Gameplay is diversified by presenting a number of unique environments, each asking the use of a different set of skills, from moving across wide horizontal expanses, to infiltrating tall towers, to moving indoors and outdoors during a dust storm that simultaneously helps to conceal you and your enemies. Puzzle elements also appear outside of the challenge areas, requiring that you hoist and move blocks, avoid booby traps, disable laser tripwires, block yourself from firing darts, and move quickly across areas with jutting spikes. Most failures in these areas will result in your instant death. However, checkpoints are quite frequent, and you’ll rarely have to repeat more than a few seconds of gameplay.

Players can change things up a bit by altering the way in which the game is played. By meeting certain in-game requirements, new costumes become available. These can be selected at the start of any mission and at certain points within missions. These costumes are geared toward a number of specialties, but each sacrifices something in the bargain. For instance, one of the costumes is geared toward fighting enemies head-on by giving you greater protection, the ability to knock down enemies more quickly, and returning some of your health when you stealth kill an enemy; but wearing this costume does away with your Focus ability, which means that you can no longer stop time.


Other costumes focus more on using items for attacking or distracting enemies, or for terrorizing guards. There’s even a completely stealth-focused costume that lets you run silently and distract guards more easily, but you have no attack items and no sword! This one is definitely recommended for players wishing to attempt the “no kill” score bonus in each level. A new game plus mode also opens at the end of the game, encouraging players to return to the start with all of their gear and upgrades, but with tougher enemies, no noise indicators, and the fog of war affects the area behind you as well.

Cutscenes appear in the same visual style as those of the studio’s previous Shank series, and slowly reveal the story. You have a female companion who accompanies you on most of your missions (although she does not directly interact with enemies or obstacles), and she speaks to you to set up missions and reveal some story elements. Some bits of story and some cutscenes are directly impacted by your actions, most often when you have the choice to kill or spare a key character.


2D CRED
Mark of the Ninja was developed by Klei Entertainment, a studio founded in 2005 by Jamie Cheng. He previously worked on Homeworld 2, Warhammer 40,000: Dawn of War, and The Outfit before founding his own studio out of a desire to work with a smaller group of passionate developers. The studio’s strong art direction comes at the hands of Jeffrey Agala, known for his work on the animated television series Atomic Betty.

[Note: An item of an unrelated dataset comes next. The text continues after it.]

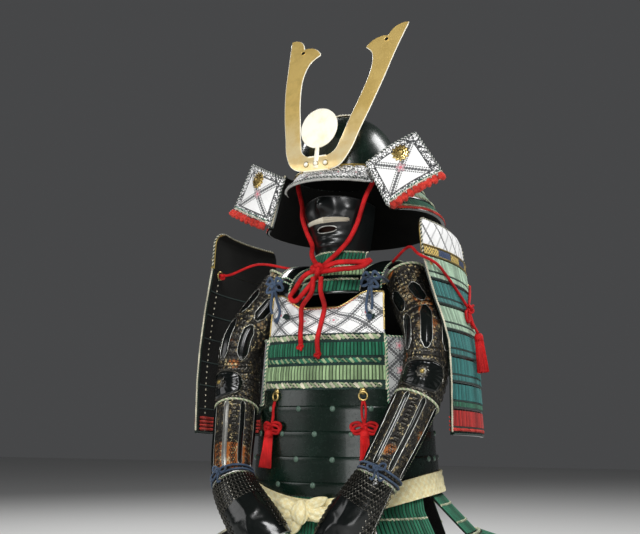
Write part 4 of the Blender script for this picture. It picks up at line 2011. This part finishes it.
def make_mask():
    """A plain lacquered half face: an upper and a lower part that meet at the corners of the open mouth."""
    def gap(angle):
        x = 76 * np.sin(np.radians(angle))
        return LIP_OPEN * np.sqrt(np.clip(1 - (x / LIP_HALF) ** 2, 0, 1))

    def upper(u, v):
        angle = mix(-MASK_SPREAD, MASK_SPREAD, u)
        return mask_point(angle, mix(mask_top(angle), LIP_Z + gap(angle), v))

    def lower(u, v):
        angle = mix(-MASK_SPREAD, MASK_SPREAD, u)
        return mask_point(angle, mix(LIP_Z - gap(angle), MASK_END, v))
    soup = Soup()
    wall(soup, upper, span(0, 1, 64), span(0, 1, 32), PLATE, size=(160, 60), edge=0)
    wall(soup, lower, span(0, 1, 64), span(0, 1, 22), PLATE, size=(160, 40), edge=0)
    lips = np.linspace(-16.2, 16.2, 40)
    for sign in (1, -1):
        line = mask_point(lips, LIP_Z + sign * (gap(lips) + 1.2), 0.4)
        tube(soup, line, 1.25, 8, 2)

    def throat(u, v):
        angle = mix(-20, 20, u)
        return mask_point(angle, mix(LIP_Z + 10, LIP_Z - 10, v), -8.0)
    wall(soup, throat, span(0, 1, 12), span(0, 1, 6), 0.8, size=(40, 16), slot=3, inside=3, edge=3)
    edge_angle = np.linspace(-MASK_SPREAD, MASK_SPREAD, 80)
    tube(soup, mask_point(edge_angle, mask_top(edge_angle), -0.6), 1.5, 8, 0)
    done(soup, "half_mask", ["mask_black", "lining", "steel", "mouth"], ["mask"], sharp=60,
         move=to_world)


def make_moustache():
    soup = Soup()
    for k in range(200):
        r = math.sqrt(chance.random())
        turn = chance.random() * 2 * math.pi
        lift, out = r * math.sin(turn), r * math.cos(turn)
        side = 1 if k % 2 else -1
        t = np.linspace(0, 1, 7)
        taper = 1 - t * t
        far = 26 + 8 * chance.random()
        angle = side * (-1 + (far + 1) * t)
        z = 86 - 1.5 * (t * far / 34) ** 2 + lift * mix(5.6, 3.4, t) - 1.0 * t * chance.random()
        line = mask_point(angle, z, 3.6 + out * mix(2.6, 1.0, t))
        tube(soup, line, 0.42 * (0.35 + 0.65 * taper) + 0.08, 3, 0)
    done(soup, "moustache_hair", ["hair"], ["moustache"], sharp=80, move=to_world)


THROAT_SPREAD = 42
THROAT_ROWS = {
    "v": (0, 0.08, 0.33, 0.36, 0.62, 0.65, 1),
    "drop": (0, 4, 26, 27, 52, 53, 82),
    "out": (0, 1, 13, 13.5, 28, 28.5, 42),
}


def make_throat_guard():
    """Three laced lames that spread from the mask's lower edge over the breast."""
    def plain(u, d):
        drop, far = read(THROAT_ROWS, np.clip(np.asarray(d, float) / 92, 0, 1))
        v = np.clip(np.asarray(d, float) / 92, 0, 1)
        spread = mix(MASK_SPREAD, THROAT_SPREAD, v**0.5)
        angle = mix(-spread, spread, u)
        p = mask_point(angle, float(MASK_END)) + vec(0 * angle, 0 * angle, -SEAM - 0.1 - drop)
        a = np.radians(angle)
        return p + vec(np.sin(a) * far * 0.8, -np.cos(a) * far, 0)
    soup = Soup()
    for start, end, slot in ((1, 30.4, 2), (33, 57, 4), (59.8, 92, 2)):
        shaped = lapped(plain, [start, end - 2, end], [0.1, STEP, STEP * 0.8])
        wide = length_of(on(plain, np.linspace(0, 1, 80), (start + end) / 2))
        wall(soup, plain, span(0, 1, 36), [start, start + 1, (start + end) / 2, end - 3, end - 2, end], PLATE,
             shaped,
             size=(wide, 1), slot=0, inside=1, edge=0)
        rope(soup, shaped, start + 4.4, 3.0, 10, (3, 5), 0.55)
        laced(soup, shaped, wide - 3, start + 8, end - 2.5, slot)
    for u in (0.0, 1.0):
        line = on(raised(plain, 0.5), np.full(40, u), np.linspace(2, 91, 40))
        twist(soup, line[::2], 2.0, 7, (3, 3))
    names = ["lacquer", "lining", "dark_lace", "cream_twist", "light_lace", "sage_twist"]
    done(soup, "throat_guard_laced", names, ["throat_guard"], move=to_world)


# Cords, ties and fittings

KNOT = np.array([5.0, -140.0, -9.0])
LEFT_TAIL = ((7, -9, -15), (6, 3, 1, 2), (-74, -104, -132, -158))
RIGHT_TAIL = ((-8, -10, -15), (-11, -12, -12, -11), (-74, -98, -122, -143))


def tail_route(start, angles, ends):
    at = to_world(KNOT)
    points = [at + np.array(start, float), at + np.array([start[0] * 1.1, start[1] - 3, start[2] - 24.0])]
    for k, (angle, z) in enumerate(zip(angles, ends)):
        points.append(torso(float(angle), float(z), CORD_R + (2.9 if k else 9)))
    return points


def make_tail(side):
    """A free end of the chin cord, with a small knot at its foot."""
    end = END[side]
    line = smooth_line(tail_route(*(LEFT_TAIL if side > 0 else RIGHT_TAIL)), 60)
    soup = Soup()
    tube(soup, line, CORD_R, 16, 0, braid=0.03, ends="round")
    cord = done(soup, f"chin_cord_tail_{end}", ["red_cord"], [f"chin_tail_{end}"])
    soup = Soup()
    down = unit(line[-1] - line[-3])
    out = torso_facing(2.0 if side > 0 else -11.0)
    knot(soup, line[-1] + down * 1.0 + out * 0.5, out, 5.4, 2.3, 0, spin=0.4)
    tip = done(soup, f"chin_cord_end_{end}", ["red_cord"])
    length_of(line) * MM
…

Klei Entertainment’s first release was Eets: Hunger, a puzzle game released on the PC in 2006, with an enhanced 120-level version appearing on Xbox Live Arcade in the following year, called Eets: Chowdown. These games star a hungry little dude who wanders through the environment of his own accord, similar to the titular characters in Lemmings. Players must set up a series of objects so that the critter eats his way from one end of the level to the other, jumping from platform to platform, and being flung around by player-activated objects such as belching whales.


Klei Entertainment also provided some development support for the XBLA port of the ninja-themed platformer N+, released in 2008. The award-winning game was originally released as N by Metanet Software as a downloadable PC title in 2006. The game stars an acrobatic ninja who must run through grey environments populated by deadly robots, picking up collectibles and avoiding obstacles along the way.


Klei developed a free-to-play online arena combat game called Sugar Rush, which was set to be published by Nexon, the creators of MapleStory. The game made it to the beta testing stage before Nexon closed their North American publishing headquarters in 2009. The game is no longer available in any format.

In 2010, Klei Entertainment released Shank onto Xbox Live Arcade, Playstation Network, and PC, and released a sequel to the game in 2012 on the same platforms. The Shank titles are 2D sidescrolling action games in which the player controls Shank, a muscle-bound, bandanna-wearing, chainsaw-wielding badass who has come to lay down vengeance Desperado-style on a slew of deserving baddies. Shank is able to transition smoothly between a number of different weapon types including long range firearms, close-range knives, and extremely powerful weapons such as the always-gassed chainsaw. A clever combo system allows you to string these attacks together to juggle enemies, stun them to wear down more of their life bars, and to do crowd control when a bunch of bad guys come at you at once.



Klei Entertainment followed up their series of action-based titles with Don’t Starve, a game that is firmly rooted among contemporary crafting and survival games like Minecraft and Terraria. The game begins with one Mr. Wilson P. Higgsbury who finds himself stranded in the woods, tasked with finding some food before night falls. As is typical of the genre, you must gather materials to craft tools that allow you to gather better materials to craft better tools, and so on… with a primary goal of preventing your own starvation.


Craftable tools include such items as an axe, which allows you to cut down large trees – whereas before you could only uproot saplings – and gather logs and pinecones. Pinecones can be planted to grow new trees to give you future resources that may aid in your ongoing survival. Eventually, you can even plot out a few areas dedicated to farming. Logs are required if you plan to build a fire, which will help to keep you safe from various night dwelling predators… just be careful not to accidentally burn the forest down in the process.


A timer in the upper right of the screen shows the time of day with daylight hours dedicated toward foraging and building, and evening hours spent defending your camp. You can use your axe to defend yourself (which will break after repeated use), but you are better off crafting weapons for that task. In addition to the timer, you’ll find meters indicating your hunger level, health, and sanity, all of which must be maintained to ensure your survival.


The game features roguelike elements, including permadeath, so once you’ve been killed or succumbed to starvation, it’s game over. Manage to survive a bit longer, however, and you will eventually open up new crafting options, such as building a refrigerator that lets you store food, and helmets that give you protection against attacks. You can even construct a “meat effigy” that allows you to return to life if you fail.